Regional telcos have largely been a bag of hurt for investors, and Frontier Communications (NASDAQ:FTR) has gone along for the downhill ride. Shares of the incumbent local exchange carrier have plummeted more than 30% this year, and nearly 90% since the beginning of last year.
Frontier isn't a tenth of the company it was at the end of 2016, but crumbling fundamentals for some of the weaker players in this niche and Frontier's cash-preserving move of suspending its once generous dividends in February are weighing on the stock. Frontier Communications is out of favor, but it doesn't always have to stay that way.
How these telecoms stack up
Frontier Communications isn't standing still. It turned heads three years ago, when it acquired Verizon's wireline business in three states for $10.5 billion, a move that roughly doubled the size of the company. However, the trend hasn't been Frontier's friend. Folks keep cutting the cord. If they're not kissing legacy wireless networks goodbye, then they're being wooed by larger players offering more advanced platforms.
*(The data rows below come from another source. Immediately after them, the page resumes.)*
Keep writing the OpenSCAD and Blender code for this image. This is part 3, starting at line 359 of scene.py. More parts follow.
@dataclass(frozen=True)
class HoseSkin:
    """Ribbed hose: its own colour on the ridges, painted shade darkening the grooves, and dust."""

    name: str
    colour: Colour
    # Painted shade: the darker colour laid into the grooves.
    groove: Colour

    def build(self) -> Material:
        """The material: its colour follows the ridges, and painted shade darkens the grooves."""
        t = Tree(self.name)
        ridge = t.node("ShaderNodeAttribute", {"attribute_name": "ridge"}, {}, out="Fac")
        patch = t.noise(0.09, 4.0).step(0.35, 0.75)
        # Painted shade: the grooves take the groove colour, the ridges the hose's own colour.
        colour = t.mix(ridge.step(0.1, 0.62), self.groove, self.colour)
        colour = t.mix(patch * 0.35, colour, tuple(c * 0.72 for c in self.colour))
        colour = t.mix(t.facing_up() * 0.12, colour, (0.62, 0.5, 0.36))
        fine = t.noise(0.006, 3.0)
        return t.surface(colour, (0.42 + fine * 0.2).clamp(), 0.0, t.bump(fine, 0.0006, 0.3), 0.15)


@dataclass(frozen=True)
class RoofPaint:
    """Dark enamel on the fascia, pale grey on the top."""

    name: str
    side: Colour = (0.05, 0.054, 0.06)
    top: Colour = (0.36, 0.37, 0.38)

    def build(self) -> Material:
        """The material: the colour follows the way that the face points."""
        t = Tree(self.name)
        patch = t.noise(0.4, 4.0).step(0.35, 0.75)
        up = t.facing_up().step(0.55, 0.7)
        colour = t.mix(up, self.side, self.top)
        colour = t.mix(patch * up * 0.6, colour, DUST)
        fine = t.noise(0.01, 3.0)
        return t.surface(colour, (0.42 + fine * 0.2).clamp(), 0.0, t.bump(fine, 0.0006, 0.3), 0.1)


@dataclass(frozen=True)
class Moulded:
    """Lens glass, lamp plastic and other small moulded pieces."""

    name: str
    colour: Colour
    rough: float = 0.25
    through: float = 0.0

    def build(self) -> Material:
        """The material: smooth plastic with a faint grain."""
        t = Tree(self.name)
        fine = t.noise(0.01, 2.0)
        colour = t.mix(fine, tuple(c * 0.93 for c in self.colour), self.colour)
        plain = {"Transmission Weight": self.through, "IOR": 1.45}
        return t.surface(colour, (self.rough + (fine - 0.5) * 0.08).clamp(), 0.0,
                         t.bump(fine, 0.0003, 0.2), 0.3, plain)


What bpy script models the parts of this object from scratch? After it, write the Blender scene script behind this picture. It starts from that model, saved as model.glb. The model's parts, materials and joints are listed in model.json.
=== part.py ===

Residential and corporate customers are shrinking with every passing quarter. We've seen the total client count contract from 5.058 million to 4.667 million over the past year. Frontier has now delivered 14 consecutive quarterly deficits, and there's little reason to expect that unfortunate streak to end anytime soon.
Revenue has declined for five straight quarters, and before that the growth wasn't organic. The one lever Frontier can pull is cutting costs, and while it may never live up to its original goal of $1.6 billion in annualized cost synergies, it did complete its plan to shave $350 million in annual overhead. It's eyeing other enhancements that could lift EBITDA by $500 million a year by 2020.
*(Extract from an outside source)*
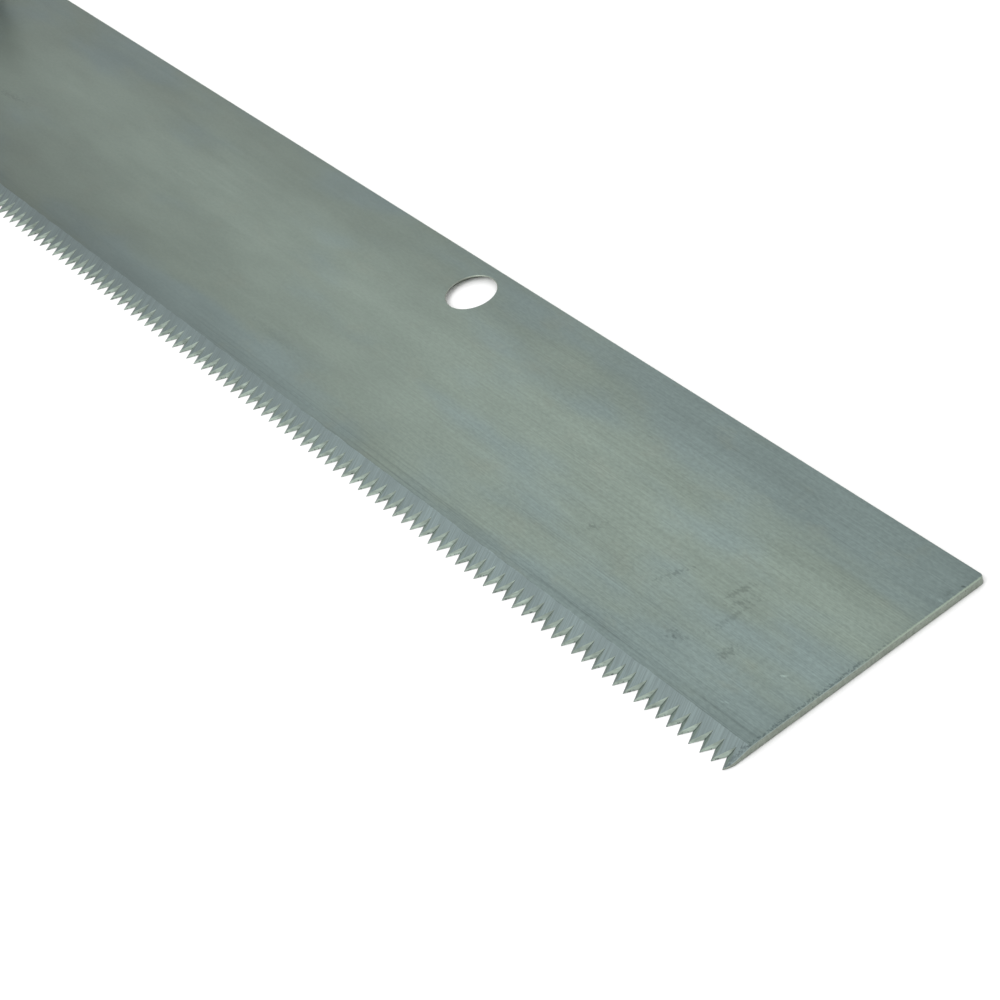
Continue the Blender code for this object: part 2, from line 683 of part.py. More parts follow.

The next big test comes next week, when Frontier reports its third-quarter results. Wall Street's bracing for the two unfortunate streaks at the opposite ends of its income statement to continue, with revenue declining 5.6% to hit $2.13 billion and Frontier checking in with its 15th consecutive quarterly loss in a row.
It's hard to cut costs fast enough when the ceiling is dropping. Frontier is targeting $3.6 billion in adjusted EBITDA this year, less than the $3.7 billion it delivered a year earlier. Slashing capital expenditures is helping on the operating free cash flow front, but the uptick will be temporary if it can't find a way to turn its business around.
The stock's drop has outrun the fade in its fundamentals, but the risks here have never been higher. Frontier no longer offers a dividend to satisfy income investors, and there's little to excite growth investors. Frontier won't always move lower in the short run, but its fate is undeniable in the long run.